Photographer: ChinaFotoPress via Getty Images

China Stock Bargains Even More Elusive After Selloff Goes Global

  • Shanghai shares trade at 34% premium to emerging-market peers
  • Mainland markets re-open after week-long lunar new year break

For once, it wasn’t China’s fault.

With the country’s markets closed for lunar new year holidays last week, global equity investors found plenty of other reasons to sell -- everything from sliding oil prices to shrinking bank profits and crumbling faith in global monetary policy. The MSCI All-Country World Index plunged 2.6 percent, entering bear-market territory for the first time in more than four years.

While the rout may help Communist Party officials counter perceptions that China is the biggest risk for global markets, investors in yuan-denominated A shares found little to cheer about as trading resumed on Monday. The Shanghai Composite Index dropped 0.6 percent at the close after valuations in the $5.3 trillion market, inflated by a record-breaking bubble last year, looked even more expensive versus their beaten-down global peers.

China’s benchmark index trades at a 34 percent premium to MSCI Inc.’s emerging-markets index -- up from an average gap of 10 percent over the past five years -- and equities in the tech-heavy Shenzhen market are almost four times more expensive than their developing-nation counterparts. Shares with dual listings, meanwhile, were valued at a 46 percent premium on the mainland relative to Hong Kong before today, near the widest gap since 2009.

“There’s been a lot of embedded selling pressure in the A-share market,” said George Hoguet, a Boston-based global investment strategist at State Street Global Advisors, which has $2.4 trillion under management. “I don’t think the market is fully cleared yet.”

While the Shanghai Composite has dropped 22 percent in 2016, the gauge is still up 31 percent over the past two years, a period when the MSCI Emerging Markets Index sank 22 percent. The Chinese stock measure is valued at 15 times reported earnings, versus 11 for the developing-nation gauge, according to data compiled by Bloomberg.

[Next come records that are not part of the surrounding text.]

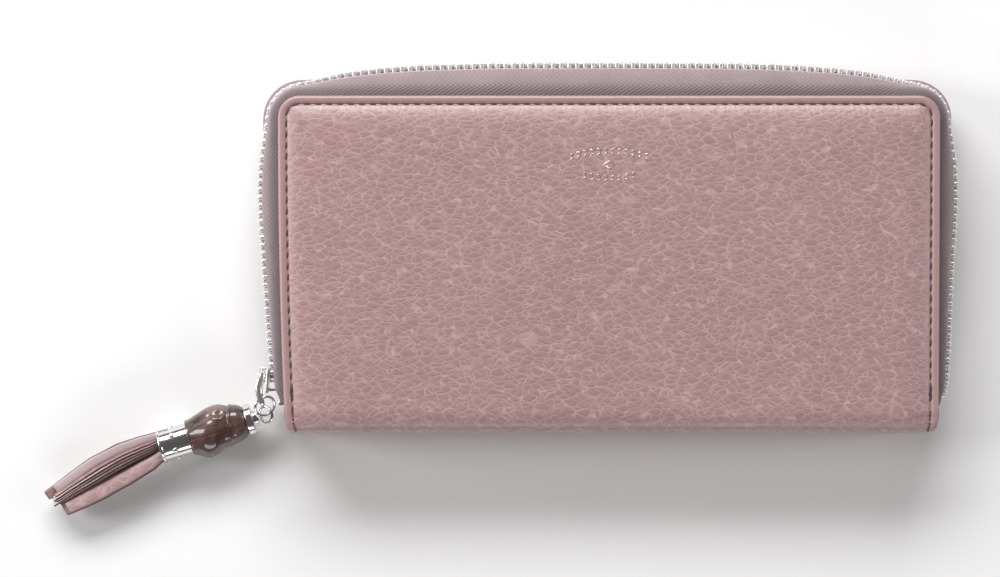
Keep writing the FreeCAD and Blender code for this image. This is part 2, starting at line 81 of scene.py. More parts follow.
class Shader:
    """Short way to build a node tree."""

    def __init__(self, name, **bsdf):
        self.material = bpy.data.materials.new(name)
        self.material.use_nodes = True
        self.tree = self.material.node_tree
        self.bsdf = self.tree.nodes["Principled BSDF"]
        for key, value in bsdf.items():
            self.bsdf.inputs[key.replace("_", " ")].default_value = value

    def put(self, socket, value):
        if isinstance(value, bpy.types.NodeSocket):
            self.tree.links.new(value, socket)
        elif isinstance(value, tuple) and len(value) == 3 and socket.type == "RGBA":
            socket.default_value = (*value, 1)
        else:
            socket.default_value = value

    def node(self, kind, out=0, settings=None, **inputs):
        """A node's output; its inputs are named, or numbered as i0, i1 and so on."""
        n = self.tree.nodes.new("ShaderNode" + kind)
        for key, value in (settings or {}).items():
            setattr(n, key, value)
        for key, value in inputs.items():
            numbered = key[0] == "i" and key[1:].isdigit()
            self.put(n.inputs[int(key[1:]) if numbered else key.replace("_", " ")], value)
        return n.outputs[out]

    def math(self, op, a, b=0.0, c=0.0, clamp=False):
        return self.node("Math", settings={"operation": op, "use_clamp": clamp}, i0=a, i1=b, i2=c)

    def times(self, a, b):
        return self.math("MULTIPLY", a, b)

    def madd(self, a, b, c):
        return self.math("MULTIPLY_ADD", a, b, c)

    def larger(self, a, b):
        return self.math("MAXIMUM", a, b)

    def inverse(self, a):
        return self.math("SUBTRACT", 1.0, a)

    def ripple(self, a, length):
        """Sine wave along a, one turn per length."""
        return self.math("SINE", self.times(a, 2 * math.pi / length))

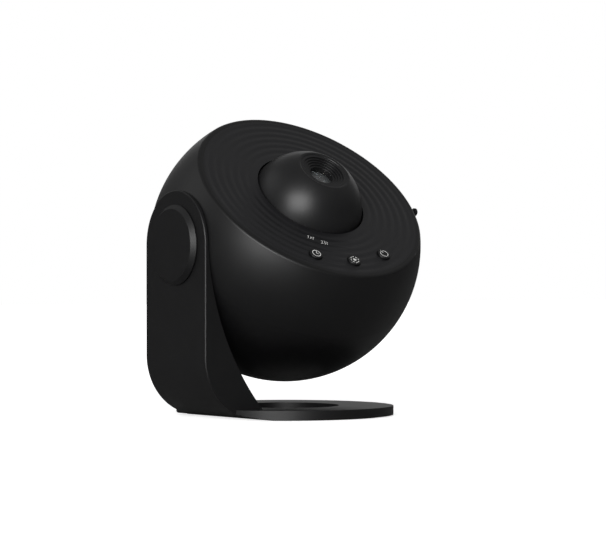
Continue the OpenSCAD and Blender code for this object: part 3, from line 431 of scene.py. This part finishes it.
# Known flaw: the outline goes in backwards, which turns the faces of this mesh inward
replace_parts(turned("dome_moulding", outline[::-1], "dome_unit", "dome_black"), "dome")


# Studio

# Directions of the photograph's view, and the point that the lamps face
TO_CAMERA = Vector((-0.575, -0.818, 0.0))
RIGHT = Vector((0.818, -0.575, 0.0))
UP = Vector((0.0, 0.0, 1.0))
MIDDLE = Vector((0.0, 0.0, 0.08))


def lamp(name, place, width, height, power):
    """A soft box at a place, turned towards the middle of the object."""
    data = bpy.data.lights.new(name, "AREA")
    data.shape = "RECTANGLE"
    data.size = width
    data.size_y = height
    data.energy = power
    made = bpy.data.objects.new(name, data)
    made.location = place
    made.rotation_euler = (MIDDLE - place).to_track_quat("-Z", "Y").to_euler()
    bpy.context.scene.collection.objects.link(made)


def seen_white(name, pale, dull):
    """A matt studio floor that stays pale to the camera, where only the object's shadow shows,
    and duller to the object, so that its underside keeps dark. Its own glow grows from 0.15 m
    to 0.6 m from the middle, which carries it over into the white air behind."""
    made, tree, surface, place = finish_of(name)
    fleck = add(tree, "ShaderNodeTexNoise", {"Scale": 60.0, "Detail": 2.0}, {"Vector": place})
    gloss = add(tree, "ShaderNodeMapRange", {"To Min": 0.85, "To Max": 0.95},
                {"Value": fleck.outputs["Fac"]})
    tree.links.new(gloss.outputs["Result"], surface.inputs["Roughness"])
    path = add(tree, "ShaderNodeLightPath")
    tone = add(tree, "ShaderNodeMix",
               {"data_type": "RGBA", "A_Color": linear(dull), "B_Color": linear(pale)},
               {"Factor_Float": path.outputs["Is Camera Ray"]})
    tree.links.new(tone.outputs[2], surface.inputs["Base Color"])
    away = add(tree, "ShaderNodeVectorMath", {"operation": "LENGTH"}, {"Vector": place})
    glow = add(tree, "ShaderNodeMapRange",
               {"From Min": 0.15, "From Max": 0.6, "To Min": 0.76, "To Max": 1.1},
               {"Value": away.outputs["Value"]})
    lift = add(tree, "ShaderNodeMath", {"operation": "MULTIPLY"},
               {"Value": glow.outputs["Result"], "Value_001": path.outputs["Is Camera Ray"]})
    surface.inputs["Emission Color"].default_value = (1, 1, 1, 1)
    tree.links.new(lift.outputs["Value"], surface.inputs["Emission Strength"])
    return made


HALF = 4  # half the floor's side
floor_mesh = bpy.data.meshes.new("floor")
floor_mesh.from_pydata([(-HALF, -HALF, 0), (HALF, -HALF, 0), (HALF, HALF, 0), (-HALF, HALF, 0)],
                       [], [(0, 1, 2, 3)])
floor_mesh.materials.append(seen_white("matt_studio_floor", "#ececec", "#8c8c8c"))
floor = bpy.data.objects.new("floor", floor_mesh)
bpy.context.scene.collection.objects.link(floor)

# Distance towards the camera, to the right and up from the middle, then width, height and watts
for name, near, right, up, width, height, power in [
        ("front_soft_box", 1.7, -0.30, 0.42, 1.2, 1.0, 26.0),
        ("left_fill", -0.1, -1.7, 1.1, 1.5, 1.5, 3.0),
        ("back_fill", -1.8, 0.2, 0.8, 2.0, 1.0, 2.5)]:
    lamp(name, MIDDLE + TO_CAMERA * near + RIGHT * right + UP * up, width, height, power)

# The air of the studio: white to the camera, dim to the object and brighter overhead
world = bpy.data.worlds.new("studio_air")
world.use_nodes = True
tree = world.node_tree
tree.nodes.clear()
path = add(tree, "ShaderNodeLightPath")
split = add(tree, "ShaderNodeSeparateXYZ",
            links={"Vector": add(tree, "ShaderNodeTexCoord").outputs["Generated"]})
sky = add(tree, "ShaderNodeMapRange",
          {"From Min": 0.0, "From Max": 0.4, "To Min": 0.05, "To Max": 0.22},
          {"Value": split.outputs["Z"]})
dim = add(tree, "ShaderNodeBackground", {"Color": (1, 1, 1, 1)},
          {"Strength": sky.outputs["Result"]})
white = add(tree, "ShaderNodeBackground", {"Color": (1, 1, 1, 1), "Strength": 1.0})
both = add(tree, "ShaderNodeMixShader", links={"Fac": path.outputs["Is Camera Ray"]})
tree.links.new(dim.outputs["Background"], both.inputs[1])
tree.links.new(white.outputs["Background"], both.inputs[2])
add(tree, "ShaderNodeOutputWorld", links={"Surface": both.outputs["Shader"]})
bpy.context.scene.world = world

# Camera: level with the ball, 1.45 m away, as the photograph's perspective asks. The focal
# length and the aim are in pixels of a picture of that width.
WIDTH_PX, FOCAL_PX = 606.0, 2620.0
SENSOR = 36.0
DISTANCE, HEIGHT = 1.44886, 0.080165
camera_data = bpy.data.cameras.new("camera")
camera_data.sensor_width = SENSOR
camera_data.lens = FOCAL_PX * SENSOR / WIDTH_PX
camera = bpy.data.objects.new("camera", camera_data)
camera.location = TO_CAMERA * DISTANCE + UP * HEIGHT
aim = -TO_CAMERA * 2619.95 + RIGHT * 18.05 - UP * 6.41
camera.rotation_euler = aim.to_track_quat("-Z", "Y").to_euler()
bpy.context.scene.collection.objects.link(camera)
bpy.context.scene.camera = camera
bpy.context.scene.view_settings.view_transform = "Standard"

bpy.context.view_layer.update()
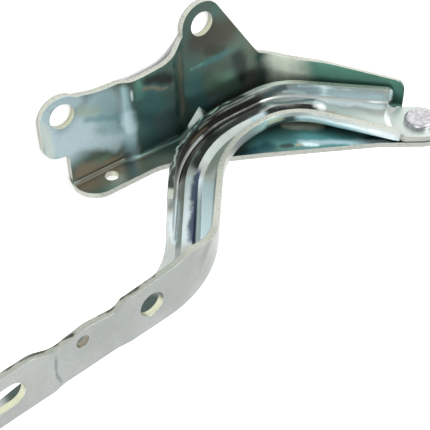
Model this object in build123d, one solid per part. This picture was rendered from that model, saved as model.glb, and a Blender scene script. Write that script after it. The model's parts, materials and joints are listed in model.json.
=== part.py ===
from build123d import *
import math
import os

# Hood hinge of the gooseneck kind, left as it is when the hood is shut. Lengths are in millimetres.
# X runs rearwards along the body rail, Y runs along the pivot axis, Z runs up.
# The stampings are drawn from the pivot axis, on the bracket face that the arm turns on. They are
# exported with the origin in the middle of the rear bolt hole, on the face that meets the body.

# Sheet and pivot stack
SHEET = 2.6                 # both stampings are pressed from this gauge
PIVOT_HOLE_RADIUS = 4.0     # the rivet fills this hole in the bracket
BUSH_WALL = 1.2
BUSH_RUNNING_GAP = 0.05     # radial play of the bush on the rivet
BUSH_FLANGE = 0.6           # keeps the two stampings apart
BUSH_FLANGE_RADIUS = 9.5
HEAD_RADIUS = 6.8
HEAD_HEIGHT = 2.9
HEAD_ROUND = 1.6            # the shoulder of the head
HEAD_PLAY = 0.05            # end play under the rivet head
TAIL_RADIUS = 5.9
TAIL_HEIGHT = 2.0
TAIL_CHAMFER = 1.1
END_RADIUS = 11.2           # rounded pivot ends of both stampings
TAB_ANGLE = 38.0            # the pivot tabs point this far above the body rail

# Body bracket, seen along the pivot axis
PLATE_Z = -65.0             # upper face of the bolt pads
PLATE_STAND_OFF = 2.5       # the plate between the pads stands off the body by this
WALL_ANGLE = 47.6           # the side wall climbs to the pivot at this angle
WALL_CORNER_X = -39.9       # where the lines of the plate and the wall would meet
WALL_END_X = 5.5
WALL_END_ABOVE = 6.5        # the cut across the wall's end reaches this far inside the wall
WALL_END_BELOW = 8.0        # and this far outside it
WALL_BEND_RADIUS = 18.0
JOGGLE_RADIUS = 5.0
BRACKET_BEND_RADIUS = 2.5   # inside radius between its web and its walls
FRONT_JOGGLE = (-117.6, -113.8)
REAR_JOGGLE = (-90.4, -84.3)
BRACKET_LEFT_X = -144.5
WEB_FRONT_Z = -52.0
WEB_CORNER_RADIUS = 10.5
WEB_KNEE = (-106.5, -66.0)  # the web's free edge leaves its front run and meets the next
WEB_KNEE_Z = -29.3
WEB_EDGE_RADIUS = 24.0      # at each turn of the web's free edge
NECK_RUN = 19.0             # straight run of the free edge into the rounded end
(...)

Chinese markets will be volatile when they reopen as investors determine where they “sit in the global marketplace,” Garrett Roche, a global investment strategist at Bank of America Merrill Lynch, said by phone from New York. The firm oversees $2.5 trillion in client assets.

“From the Chinese perspective, we are relatively nervous about it anyway, so it won’t change our view that the selloff hurts,” he said.

Isolated Market

Investors shouldn’t read too much into what happens in global markets when assessing the outlook for Chinese equities because the country still has a relatively closed financial system, said Eric Brock, a Boston-based money manager at Clough Capital Partners. The Shanghai Composite’s correlation with the MSCI All-Country index over the past 30 days was less than half that of the Standard & Poor’s 500 Index, data compiled by Bloomberg show.

“It’s always hard to draw a direct connection to trading in Shanghai versus the rest of the world,” said Brock, whose firm oversees $876 million.

Chinese stock investors still have plenty to worry about at home. Official figures due on Monday are likely to show exports dropped for a seventh straight month in January, according to economist estimates compiled by Bloomberg. Data released on Feb. 7 showed the nation’s foreign-exchange reserves shrank to the lowest level since 2012 as the central bank sold dollars to combat a tumble in the yuan.

Moves in overseas markets last week suggest A shares are due for losses. The U.S.-listed Deutsche X-trackers Harvest CSI 300 China A-Shares ETF sank 0.7 percent to $21.50 during the Chinese holiday, while the Hang Seng China Enterprises Index of mainland companies in Hong Kong dropped 6.8 percent.

The declines in Hong Kong led to a 7.4 percent increase in the Hang Seng China AH Premium Index last week, suggesting that mainland shares may retreat on Monday to bring prices closer in line.

“We’ve seen some of the post-Chinese new year reaction already in the H-share stocks,” Geoffrey Dennis, head of global emerging-market strategy at UBS AG, said by phone from Boston. “I’m hopeful people will keep calm about the A-share market, but I’m sure it will pull back a fair bit on the first day.”